## Task instructions:
Give back exactly the lines from the start of the listing to the line containing "21.0, 26.0, *LEG_HIGH))", inclusive, and nothing beyond them.

--- Start of Input data ---

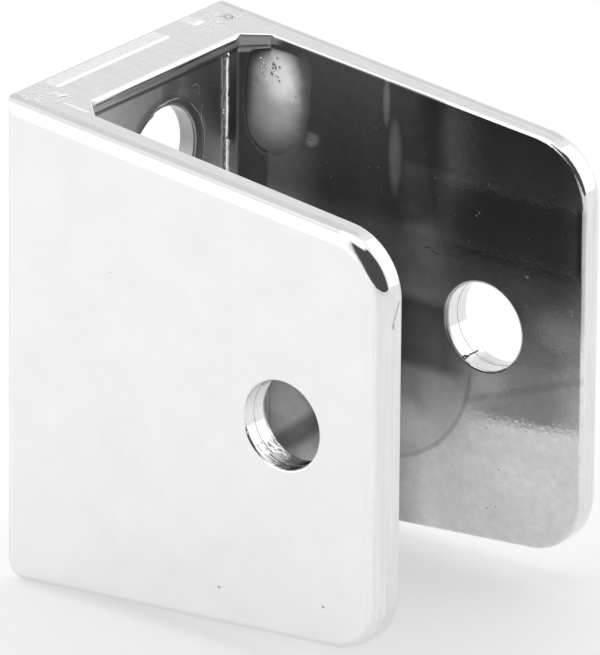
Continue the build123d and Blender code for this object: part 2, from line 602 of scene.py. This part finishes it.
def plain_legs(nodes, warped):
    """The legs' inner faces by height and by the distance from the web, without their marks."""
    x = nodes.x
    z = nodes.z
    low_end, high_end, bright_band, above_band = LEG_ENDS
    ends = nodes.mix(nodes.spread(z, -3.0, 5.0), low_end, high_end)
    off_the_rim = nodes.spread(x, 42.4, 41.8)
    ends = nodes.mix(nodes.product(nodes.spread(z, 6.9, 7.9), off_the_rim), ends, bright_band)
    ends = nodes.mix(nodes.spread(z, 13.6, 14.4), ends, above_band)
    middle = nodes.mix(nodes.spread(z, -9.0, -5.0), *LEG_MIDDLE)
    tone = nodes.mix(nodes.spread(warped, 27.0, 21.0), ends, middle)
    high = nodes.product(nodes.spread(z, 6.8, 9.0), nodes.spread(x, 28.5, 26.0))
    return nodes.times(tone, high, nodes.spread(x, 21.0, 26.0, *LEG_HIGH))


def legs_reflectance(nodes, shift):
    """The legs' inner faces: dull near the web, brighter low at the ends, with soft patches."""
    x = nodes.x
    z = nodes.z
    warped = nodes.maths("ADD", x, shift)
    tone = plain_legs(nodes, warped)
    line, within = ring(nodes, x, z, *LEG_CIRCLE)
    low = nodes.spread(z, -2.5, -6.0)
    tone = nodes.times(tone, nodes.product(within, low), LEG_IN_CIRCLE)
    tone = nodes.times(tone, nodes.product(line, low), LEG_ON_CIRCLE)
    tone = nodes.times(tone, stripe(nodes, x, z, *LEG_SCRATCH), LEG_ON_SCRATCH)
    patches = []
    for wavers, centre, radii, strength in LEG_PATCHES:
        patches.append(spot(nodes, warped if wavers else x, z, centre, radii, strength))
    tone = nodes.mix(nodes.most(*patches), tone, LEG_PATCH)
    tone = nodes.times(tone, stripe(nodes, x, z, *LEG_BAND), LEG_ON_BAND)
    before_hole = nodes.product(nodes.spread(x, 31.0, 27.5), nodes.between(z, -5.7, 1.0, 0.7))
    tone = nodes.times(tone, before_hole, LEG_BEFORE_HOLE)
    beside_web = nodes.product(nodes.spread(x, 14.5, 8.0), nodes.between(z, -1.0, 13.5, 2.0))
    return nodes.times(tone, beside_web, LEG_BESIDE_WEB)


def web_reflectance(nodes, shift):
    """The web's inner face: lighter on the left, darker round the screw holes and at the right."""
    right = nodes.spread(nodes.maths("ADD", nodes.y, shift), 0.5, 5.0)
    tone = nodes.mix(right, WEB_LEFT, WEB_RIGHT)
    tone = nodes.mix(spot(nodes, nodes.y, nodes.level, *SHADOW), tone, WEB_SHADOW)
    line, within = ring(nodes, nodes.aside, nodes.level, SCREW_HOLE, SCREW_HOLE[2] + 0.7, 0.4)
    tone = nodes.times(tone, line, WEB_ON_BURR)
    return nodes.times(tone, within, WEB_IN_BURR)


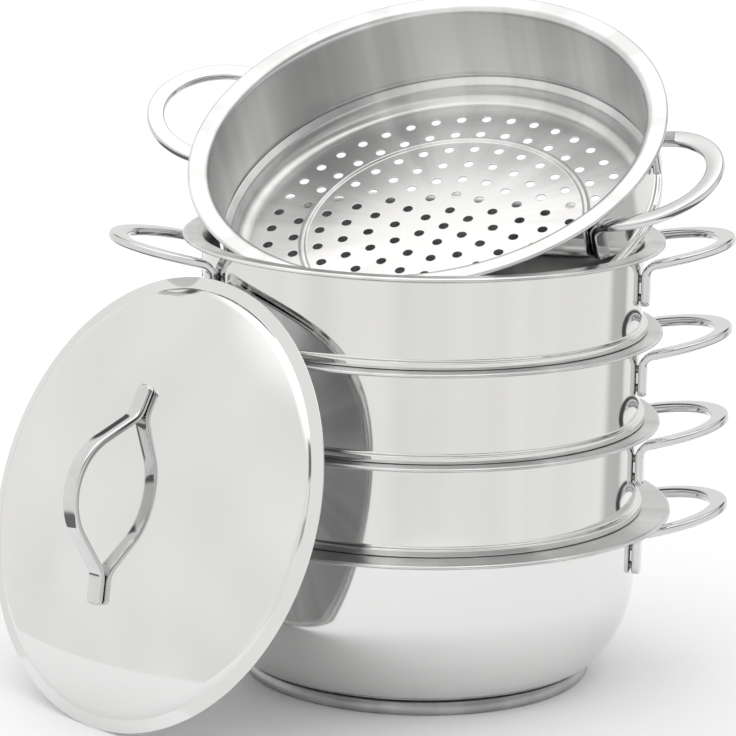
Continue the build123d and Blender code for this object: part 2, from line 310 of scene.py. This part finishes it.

--- End of Input data ---

## In response:
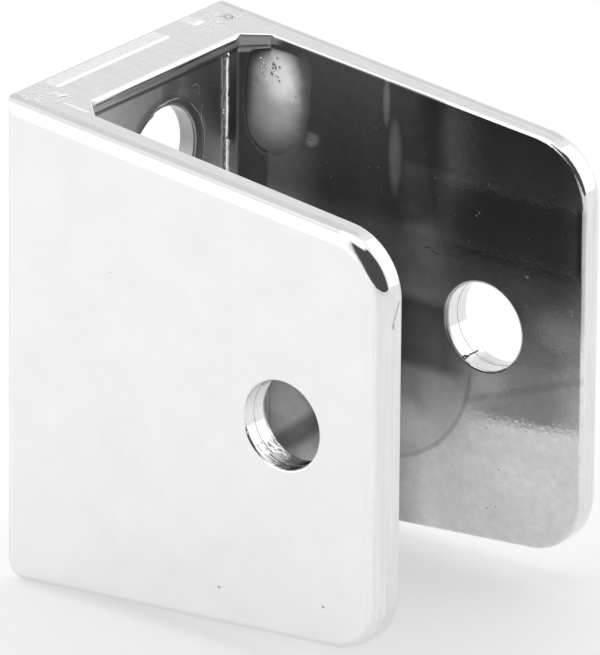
Continue the build123d and Blender code for this object: part 2, from line 602 of scene.py. This part finishes it.
def plain_legs(nodes, warped):
    """The legs' inner faces by height and by the distance from the web, without their marks."""
    x = nodes.x
    z = nodes.z
    low_end, high_end, bright_band, above_band = LEG_ENDS
    ends = nodes.mix(nodes.spread(z, -3.0, 5.0), low_end, high_end)
    off_the_rim = nodes.spread(x, 42.4, 41.8)
    ends = nodes.mix(nodes.product(nodes.spread(z, 6.9, 7.9), off_the_rim), ends, bright_band)
    ends = nodes.mix(nodes.spread(z, 13.6, 14.4), ends, above_band)
    middle = nodes.mix(nodes.spread(z, -9.0, -5.0), *LEG_MIDDLE)
    tone = nodes.mix(nodes.spread(warped, 27.0, 21.0), ends, middle)
    high = nodes.product(nodes.spread(z, 6.8, 9.0), nodes.spread(x, 28.5, 26.0))
    return nodes.times(tone, high, nodes.spread(x, 21.0, 26.0, *LEG_HIGH))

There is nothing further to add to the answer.